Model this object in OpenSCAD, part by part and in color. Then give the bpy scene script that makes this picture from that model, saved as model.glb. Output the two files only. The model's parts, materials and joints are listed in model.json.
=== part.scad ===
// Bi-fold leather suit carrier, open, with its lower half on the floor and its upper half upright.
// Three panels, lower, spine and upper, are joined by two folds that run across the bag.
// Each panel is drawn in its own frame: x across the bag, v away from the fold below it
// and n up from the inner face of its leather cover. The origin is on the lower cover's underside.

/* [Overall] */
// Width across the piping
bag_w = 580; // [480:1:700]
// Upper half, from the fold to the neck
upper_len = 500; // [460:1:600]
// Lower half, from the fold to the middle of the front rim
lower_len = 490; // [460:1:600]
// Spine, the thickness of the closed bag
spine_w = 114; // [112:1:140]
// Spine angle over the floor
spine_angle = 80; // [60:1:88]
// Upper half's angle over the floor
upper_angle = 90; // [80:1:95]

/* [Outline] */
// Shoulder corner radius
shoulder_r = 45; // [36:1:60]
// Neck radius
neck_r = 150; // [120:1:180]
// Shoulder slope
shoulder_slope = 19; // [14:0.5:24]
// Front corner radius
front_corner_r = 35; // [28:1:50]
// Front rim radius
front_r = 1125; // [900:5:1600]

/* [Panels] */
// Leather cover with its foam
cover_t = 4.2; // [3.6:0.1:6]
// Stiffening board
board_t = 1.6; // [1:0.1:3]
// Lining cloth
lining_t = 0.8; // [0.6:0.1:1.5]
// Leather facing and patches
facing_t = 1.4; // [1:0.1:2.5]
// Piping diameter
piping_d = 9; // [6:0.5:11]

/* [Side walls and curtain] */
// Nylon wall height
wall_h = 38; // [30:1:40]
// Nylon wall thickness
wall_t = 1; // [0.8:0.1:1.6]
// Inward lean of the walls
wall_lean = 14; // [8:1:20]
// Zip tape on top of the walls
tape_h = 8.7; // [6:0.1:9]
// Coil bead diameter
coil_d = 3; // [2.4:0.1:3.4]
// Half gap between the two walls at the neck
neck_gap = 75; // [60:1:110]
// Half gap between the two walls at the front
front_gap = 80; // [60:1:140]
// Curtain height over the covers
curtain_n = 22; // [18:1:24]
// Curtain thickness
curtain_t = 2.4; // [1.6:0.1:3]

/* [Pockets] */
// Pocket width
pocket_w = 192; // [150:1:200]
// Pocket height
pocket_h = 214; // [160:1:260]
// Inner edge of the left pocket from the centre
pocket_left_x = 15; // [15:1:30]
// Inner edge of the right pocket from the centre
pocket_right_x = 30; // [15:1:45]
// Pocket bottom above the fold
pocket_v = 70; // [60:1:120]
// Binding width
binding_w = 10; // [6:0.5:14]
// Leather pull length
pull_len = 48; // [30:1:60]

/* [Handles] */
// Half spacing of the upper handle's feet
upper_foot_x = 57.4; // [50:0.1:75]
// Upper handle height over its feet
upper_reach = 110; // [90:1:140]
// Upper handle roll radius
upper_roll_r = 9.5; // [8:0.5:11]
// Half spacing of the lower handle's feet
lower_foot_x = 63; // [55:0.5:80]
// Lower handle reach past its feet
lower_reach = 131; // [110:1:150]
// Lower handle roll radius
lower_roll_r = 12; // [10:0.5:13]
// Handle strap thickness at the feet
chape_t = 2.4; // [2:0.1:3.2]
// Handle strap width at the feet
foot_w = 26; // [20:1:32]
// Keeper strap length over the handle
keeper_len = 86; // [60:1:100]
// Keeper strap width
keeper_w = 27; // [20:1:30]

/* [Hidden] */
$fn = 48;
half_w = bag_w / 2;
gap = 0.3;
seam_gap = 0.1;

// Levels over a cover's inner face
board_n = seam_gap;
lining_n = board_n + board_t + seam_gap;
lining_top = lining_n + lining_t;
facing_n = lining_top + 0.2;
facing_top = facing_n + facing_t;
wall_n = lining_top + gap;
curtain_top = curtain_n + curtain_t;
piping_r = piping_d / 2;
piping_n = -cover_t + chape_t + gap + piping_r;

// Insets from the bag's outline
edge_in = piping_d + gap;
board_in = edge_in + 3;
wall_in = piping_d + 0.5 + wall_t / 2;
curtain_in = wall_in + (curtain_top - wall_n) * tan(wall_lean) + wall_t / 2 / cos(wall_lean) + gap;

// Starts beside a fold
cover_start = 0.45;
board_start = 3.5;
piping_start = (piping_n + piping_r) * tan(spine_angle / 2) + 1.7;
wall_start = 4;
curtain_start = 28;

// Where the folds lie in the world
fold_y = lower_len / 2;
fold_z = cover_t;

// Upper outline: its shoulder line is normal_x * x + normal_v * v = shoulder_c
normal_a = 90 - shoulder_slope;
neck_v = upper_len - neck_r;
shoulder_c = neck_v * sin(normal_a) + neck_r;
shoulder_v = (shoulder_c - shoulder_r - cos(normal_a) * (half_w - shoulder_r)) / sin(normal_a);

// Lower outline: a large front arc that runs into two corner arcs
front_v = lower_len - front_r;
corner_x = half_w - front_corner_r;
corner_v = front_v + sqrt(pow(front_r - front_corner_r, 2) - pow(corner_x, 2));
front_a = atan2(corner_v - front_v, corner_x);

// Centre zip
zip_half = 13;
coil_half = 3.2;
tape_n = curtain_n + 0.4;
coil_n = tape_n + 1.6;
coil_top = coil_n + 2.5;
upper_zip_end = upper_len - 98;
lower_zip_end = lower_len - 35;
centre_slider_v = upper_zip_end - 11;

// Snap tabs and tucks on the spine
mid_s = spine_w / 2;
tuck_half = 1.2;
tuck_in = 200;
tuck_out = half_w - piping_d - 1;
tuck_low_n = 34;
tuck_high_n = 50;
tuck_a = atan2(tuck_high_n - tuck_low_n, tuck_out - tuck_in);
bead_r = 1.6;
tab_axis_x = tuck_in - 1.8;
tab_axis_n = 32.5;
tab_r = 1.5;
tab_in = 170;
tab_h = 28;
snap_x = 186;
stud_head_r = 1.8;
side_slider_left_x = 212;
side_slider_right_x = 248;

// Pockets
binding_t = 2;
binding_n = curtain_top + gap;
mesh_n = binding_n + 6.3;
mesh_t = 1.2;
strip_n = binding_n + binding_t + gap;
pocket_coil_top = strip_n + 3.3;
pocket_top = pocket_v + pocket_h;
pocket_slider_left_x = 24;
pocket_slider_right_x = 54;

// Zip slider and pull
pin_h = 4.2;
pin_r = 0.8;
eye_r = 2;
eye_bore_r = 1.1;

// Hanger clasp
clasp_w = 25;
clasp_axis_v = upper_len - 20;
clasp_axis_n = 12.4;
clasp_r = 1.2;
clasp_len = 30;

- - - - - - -

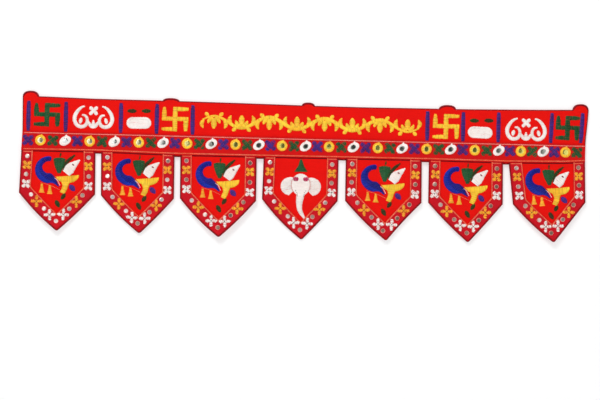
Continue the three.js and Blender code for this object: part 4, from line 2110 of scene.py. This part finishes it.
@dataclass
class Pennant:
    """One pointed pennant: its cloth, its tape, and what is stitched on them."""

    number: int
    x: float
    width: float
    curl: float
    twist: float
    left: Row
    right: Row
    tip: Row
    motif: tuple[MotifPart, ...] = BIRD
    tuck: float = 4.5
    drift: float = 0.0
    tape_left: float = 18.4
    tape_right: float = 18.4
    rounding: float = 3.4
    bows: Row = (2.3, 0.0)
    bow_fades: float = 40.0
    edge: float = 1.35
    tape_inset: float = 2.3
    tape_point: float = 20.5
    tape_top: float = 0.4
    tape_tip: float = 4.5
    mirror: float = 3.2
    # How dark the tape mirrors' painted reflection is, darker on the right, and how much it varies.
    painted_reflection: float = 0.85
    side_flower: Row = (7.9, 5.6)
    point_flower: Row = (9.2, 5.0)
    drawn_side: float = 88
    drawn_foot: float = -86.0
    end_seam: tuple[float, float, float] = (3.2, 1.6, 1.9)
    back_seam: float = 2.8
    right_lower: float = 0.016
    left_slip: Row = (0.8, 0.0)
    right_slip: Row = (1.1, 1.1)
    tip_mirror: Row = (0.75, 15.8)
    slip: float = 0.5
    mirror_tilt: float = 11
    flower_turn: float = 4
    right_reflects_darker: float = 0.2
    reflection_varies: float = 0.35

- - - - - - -

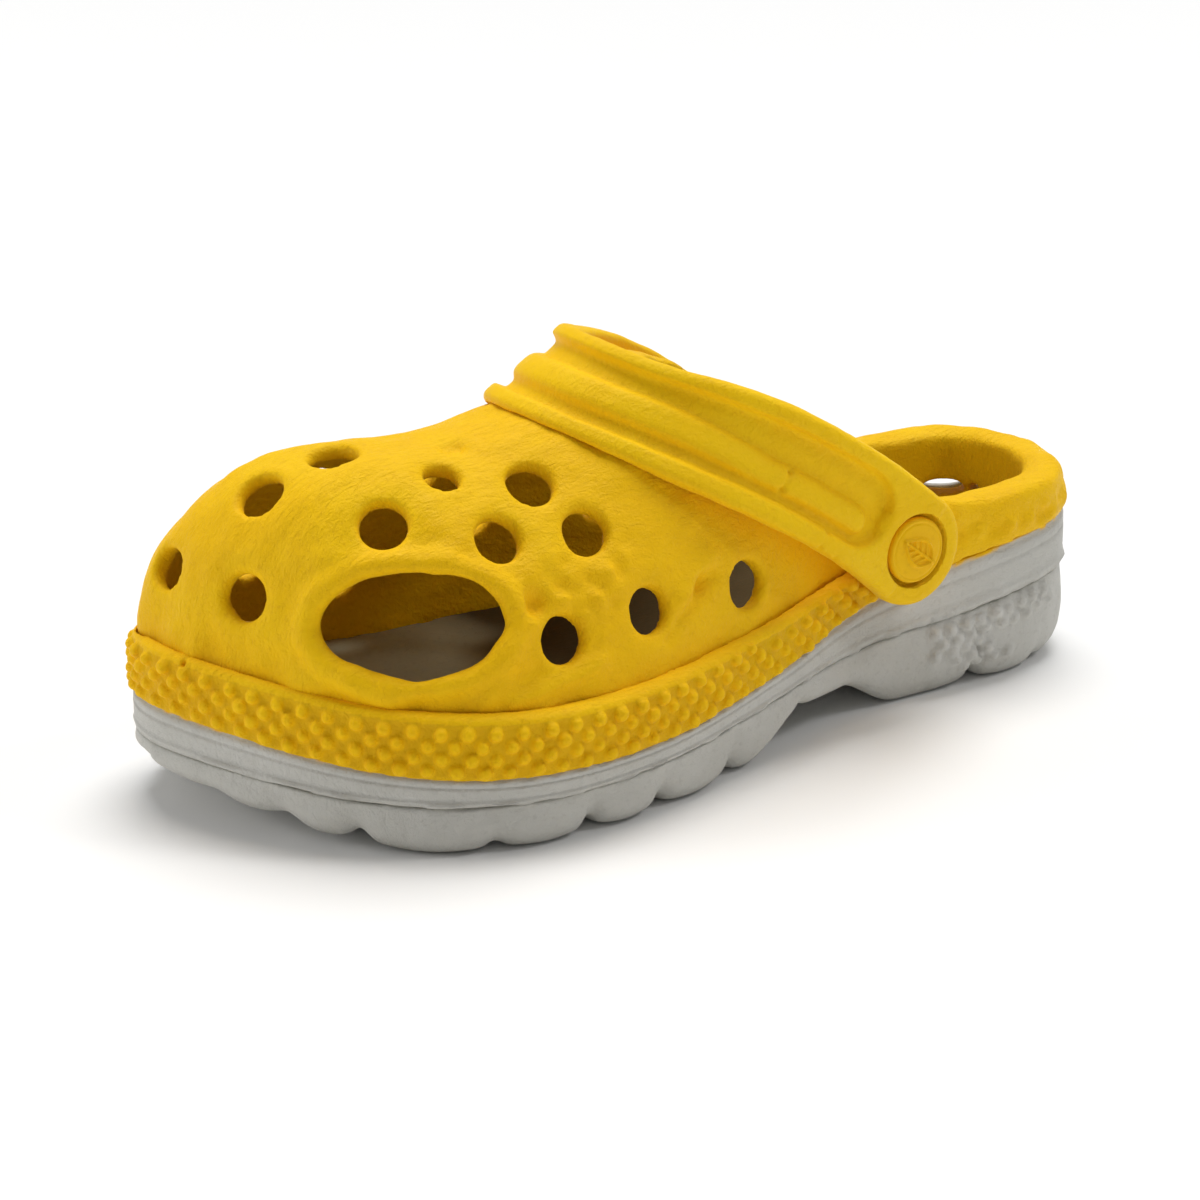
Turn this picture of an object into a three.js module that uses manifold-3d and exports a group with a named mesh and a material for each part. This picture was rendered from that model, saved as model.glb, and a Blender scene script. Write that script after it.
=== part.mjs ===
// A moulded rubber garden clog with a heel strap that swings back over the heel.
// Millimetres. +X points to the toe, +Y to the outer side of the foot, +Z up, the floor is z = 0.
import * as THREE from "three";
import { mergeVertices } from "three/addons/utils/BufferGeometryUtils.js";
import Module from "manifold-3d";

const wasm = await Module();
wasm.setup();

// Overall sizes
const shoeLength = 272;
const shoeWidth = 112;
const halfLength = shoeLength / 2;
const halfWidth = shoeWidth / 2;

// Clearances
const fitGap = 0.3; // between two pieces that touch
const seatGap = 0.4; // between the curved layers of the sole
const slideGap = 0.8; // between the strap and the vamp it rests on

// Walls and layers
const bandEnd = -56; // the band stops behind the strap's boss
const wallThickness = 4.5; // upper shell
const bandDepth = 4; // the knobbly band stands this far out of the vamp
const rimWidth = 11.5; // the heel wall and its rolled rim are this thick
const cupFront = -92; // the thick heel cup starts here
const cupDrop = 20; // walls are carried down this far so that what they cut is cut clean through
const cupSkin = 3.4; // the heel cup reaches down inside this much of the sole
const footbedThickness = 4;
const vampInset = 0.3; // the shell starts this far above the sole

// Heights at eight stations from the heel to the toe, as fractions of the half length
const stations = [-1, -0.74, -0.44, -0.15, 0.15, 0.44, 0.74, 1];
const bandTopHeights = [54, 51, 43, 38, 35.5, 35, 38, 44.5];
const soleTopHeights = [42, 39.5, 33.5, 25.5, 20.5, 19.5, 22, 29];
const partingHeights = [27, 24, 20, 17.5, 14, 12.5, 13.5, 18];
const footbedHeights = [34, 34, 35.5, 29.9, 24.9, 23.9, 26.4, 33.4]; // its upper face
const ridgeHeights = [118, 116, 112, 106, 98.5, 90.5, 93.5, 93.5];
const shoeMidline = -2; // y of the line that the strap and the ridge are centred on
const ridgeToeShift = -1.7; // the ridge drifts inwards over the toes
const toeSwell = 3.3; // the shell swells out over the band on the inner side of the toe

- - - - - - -

The request »
Set down, exactly and alone, the run of lines from the line that has "Model this object" to the line that has "lower cover's underside.".

The response »
Model this object in OpenSCAD, part by part and in color. Then give the bpy scene script that makes this picture from that model, saved as model.glb. Output the two files only. The model's parts, materials and joints are listed in model.json.
=== part.scad ===
// Bi-fold leather suit carrier, open, with its lower half on the floor and its upper half upright.
// Three panels, lower, spine and upper, are joined by two folds that run across the bag.
// Each panel is drawn in its own frame: x across the bag, v away from the fold below it
// and n up from the inner face of its leather cover. The origin is on the lower cover's underside.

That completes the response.